■ **EXERCISE**
In the listing below, locate the line containing "What OpenSCAD source" and the line containing "head on z = 0.". Output both of them and every line between, exactly as written, and nothing more.

■ **GIVEN RECORDS**
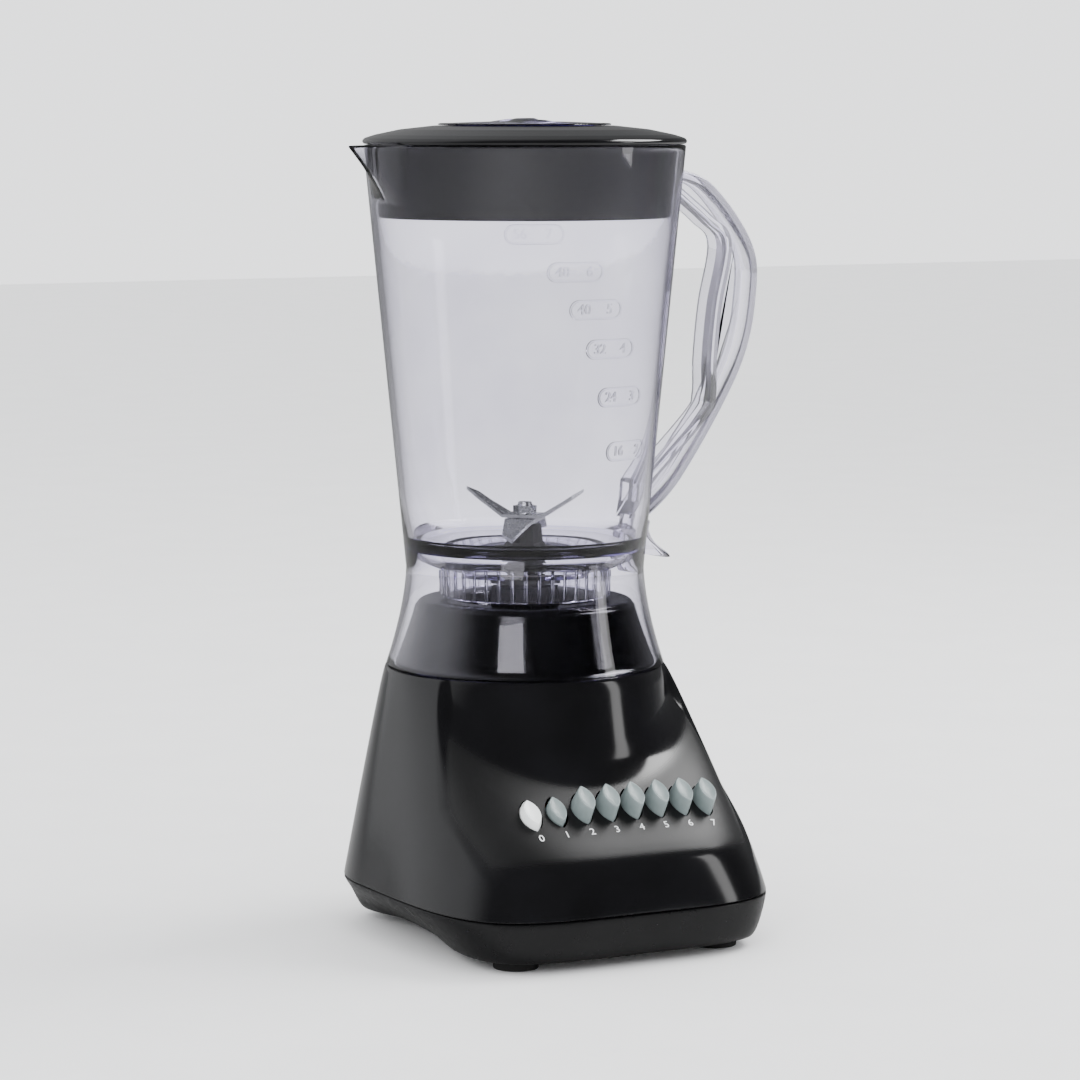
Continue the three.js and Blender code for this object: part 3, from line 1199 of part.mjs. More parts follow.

...

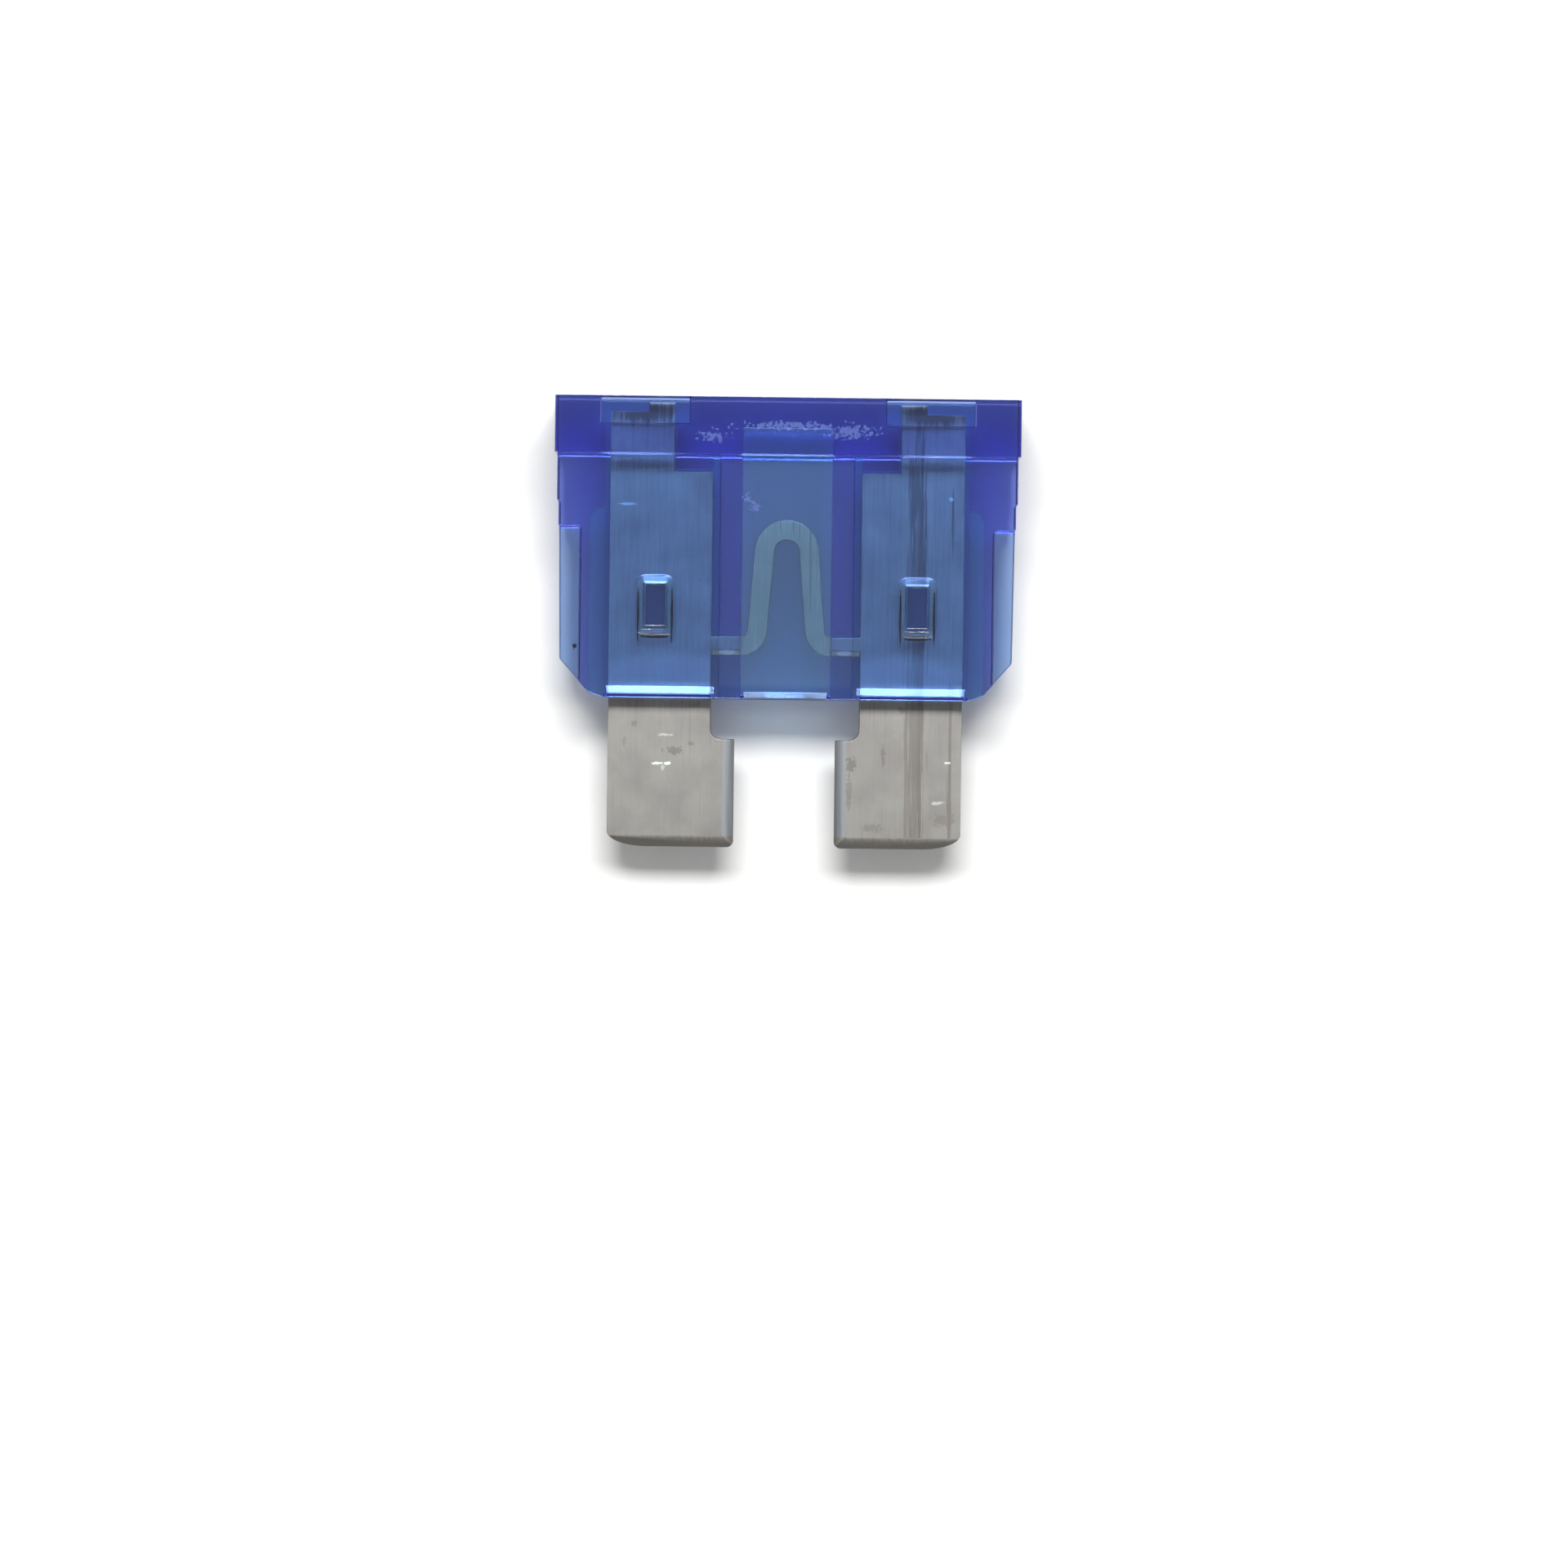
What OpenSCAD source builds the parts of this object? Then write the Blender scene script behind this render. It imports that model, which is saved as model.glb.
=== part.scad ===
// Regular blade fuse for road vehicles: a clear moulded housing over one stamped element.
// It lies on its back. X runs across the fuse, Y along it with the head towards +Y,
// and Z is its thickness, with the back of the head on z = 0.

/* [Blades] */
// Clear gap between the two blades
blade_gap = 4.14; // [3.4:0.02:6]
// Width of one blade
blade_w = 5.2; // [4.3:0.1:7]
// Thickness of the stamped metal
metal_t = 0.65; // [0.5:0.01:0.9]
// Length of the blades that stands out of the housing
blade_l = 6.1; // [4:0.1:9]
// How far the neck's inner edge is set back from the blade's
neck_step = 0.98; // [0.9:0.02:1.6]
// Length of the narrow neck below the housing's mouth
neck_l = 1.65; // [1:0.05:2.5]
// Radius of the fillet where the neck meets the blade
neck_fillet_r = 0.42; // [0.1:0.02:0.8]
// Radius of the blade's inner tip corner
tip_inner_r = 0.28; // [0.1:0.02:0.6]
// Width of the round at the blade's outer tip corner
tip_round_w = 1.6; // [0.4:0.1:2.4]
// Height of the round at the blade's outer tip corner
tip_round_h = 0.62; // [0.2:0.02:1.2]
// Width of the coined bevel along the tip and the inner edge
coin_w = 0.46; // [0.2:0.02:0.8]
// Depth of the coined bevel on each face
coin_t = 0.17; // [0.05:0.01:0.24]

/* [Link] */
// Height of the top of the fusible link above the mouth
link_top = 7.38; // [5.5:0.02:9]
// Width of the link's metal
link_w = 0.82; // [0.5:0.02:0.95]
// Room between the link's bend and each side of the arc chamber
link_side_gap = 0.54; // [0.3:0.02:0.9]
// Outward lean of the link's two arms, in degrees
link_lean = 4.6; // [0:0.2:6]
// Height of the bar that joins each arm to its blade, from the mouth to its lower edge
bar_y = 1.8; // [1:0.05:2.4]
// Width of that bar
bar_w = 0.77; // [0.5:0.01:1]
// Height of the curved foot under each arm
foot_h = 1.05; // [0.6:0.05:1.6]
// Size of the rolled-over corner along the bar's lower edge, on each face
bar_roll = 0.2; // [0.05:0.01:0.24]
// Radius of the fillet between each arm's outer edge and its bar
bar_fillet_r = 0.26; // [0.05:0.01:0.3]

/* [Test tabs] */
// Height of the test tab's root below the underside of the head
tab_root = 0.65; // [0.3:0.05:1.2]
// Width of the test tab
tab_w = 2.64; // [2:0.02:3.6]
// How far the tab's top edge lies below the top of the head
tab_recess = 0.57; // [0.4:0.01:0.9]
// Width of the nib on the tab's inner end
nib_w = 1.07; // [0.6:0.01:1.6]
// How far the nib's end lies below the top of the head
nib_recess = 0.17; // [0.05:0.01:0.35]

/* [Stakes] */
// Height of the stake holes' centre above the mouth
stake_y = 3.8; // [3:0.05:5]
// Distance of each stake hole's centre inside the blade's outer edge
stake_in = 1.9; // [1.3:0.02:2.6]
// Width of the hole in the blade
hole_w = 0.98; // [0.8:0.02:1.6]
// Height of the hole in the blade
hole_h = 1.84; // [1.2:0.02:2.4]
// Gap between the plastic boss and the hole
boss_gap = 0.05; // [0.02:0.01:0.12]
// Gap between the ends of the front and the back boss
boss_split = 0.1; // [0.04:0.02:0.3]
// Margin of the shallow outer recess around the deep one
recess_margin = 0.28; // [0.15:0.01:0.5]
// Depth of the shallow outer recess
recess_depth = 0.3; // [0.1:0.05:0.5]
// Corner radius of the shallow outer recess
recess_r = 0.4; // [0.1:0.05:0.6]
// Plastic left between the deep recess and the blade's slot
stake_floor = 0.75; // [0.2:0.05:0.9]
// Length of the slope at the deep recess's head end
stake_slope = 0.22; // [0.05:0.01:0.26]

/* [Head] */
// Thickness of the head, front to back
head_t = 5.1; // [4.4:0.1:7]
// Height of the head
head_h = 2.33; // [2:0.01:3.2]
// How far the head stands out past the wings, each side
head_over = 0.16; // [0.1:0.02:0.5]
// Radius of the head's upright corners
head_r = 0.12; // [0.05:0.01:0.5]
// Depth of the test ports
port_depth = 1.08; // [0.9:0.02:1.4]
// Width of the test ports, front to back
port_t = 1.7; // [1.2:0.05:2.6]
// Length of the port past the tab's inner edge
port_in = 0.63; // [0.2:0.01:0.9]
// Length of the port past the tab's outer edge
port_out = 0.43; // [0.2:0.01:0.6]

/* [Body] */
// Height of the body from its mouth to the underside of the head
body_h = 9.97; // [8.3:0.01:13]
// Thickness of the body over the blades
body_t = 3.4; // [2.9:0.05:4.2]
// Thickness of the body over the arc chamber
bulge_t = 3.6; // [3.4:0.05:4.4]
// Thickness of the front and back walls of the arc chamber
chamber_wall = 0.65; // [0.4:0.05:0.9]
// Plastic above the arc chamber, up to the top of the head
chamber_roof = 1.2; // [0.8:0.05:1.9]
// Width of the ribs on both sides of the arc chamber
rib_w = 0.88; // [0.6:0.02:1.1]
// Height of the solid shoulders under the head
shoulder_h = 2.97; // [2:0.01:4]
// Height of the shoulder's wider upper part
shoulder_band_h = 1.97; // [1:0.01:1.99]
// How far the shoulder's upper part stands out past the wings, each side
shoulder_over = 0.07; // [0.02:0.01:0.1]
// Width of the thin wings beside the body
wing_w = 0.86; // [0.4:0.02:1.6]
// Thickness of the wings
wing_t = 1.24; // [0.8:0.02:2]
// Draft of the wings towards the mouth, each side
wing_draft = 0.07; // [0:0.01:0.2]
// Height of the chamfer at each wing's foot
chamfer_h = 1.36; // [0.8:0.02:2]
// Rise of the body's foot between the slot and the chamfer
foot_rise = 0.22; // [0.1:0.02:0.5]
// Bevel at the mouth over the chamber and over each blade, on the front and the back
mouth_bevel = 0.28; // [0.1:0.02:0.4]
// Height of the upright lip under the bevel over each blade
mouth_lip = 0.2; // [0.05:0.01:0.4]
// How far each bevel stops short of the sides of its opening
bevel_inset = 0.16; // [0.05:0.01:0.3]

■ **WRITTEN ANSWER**
What OpenSCAD source builds the parts of this object? Then write the Blender scene script behind this render. It imports that model, which is saved as model.glb.
=== part.scad ===
// Regular blade fuse for road vehicles: a clear moulded housing over one stamped element.
// It lies on its back. X runs across the fuse, Y along it with the head towards +Y,
// and Z is its thickness, with the back of the head on z = 0.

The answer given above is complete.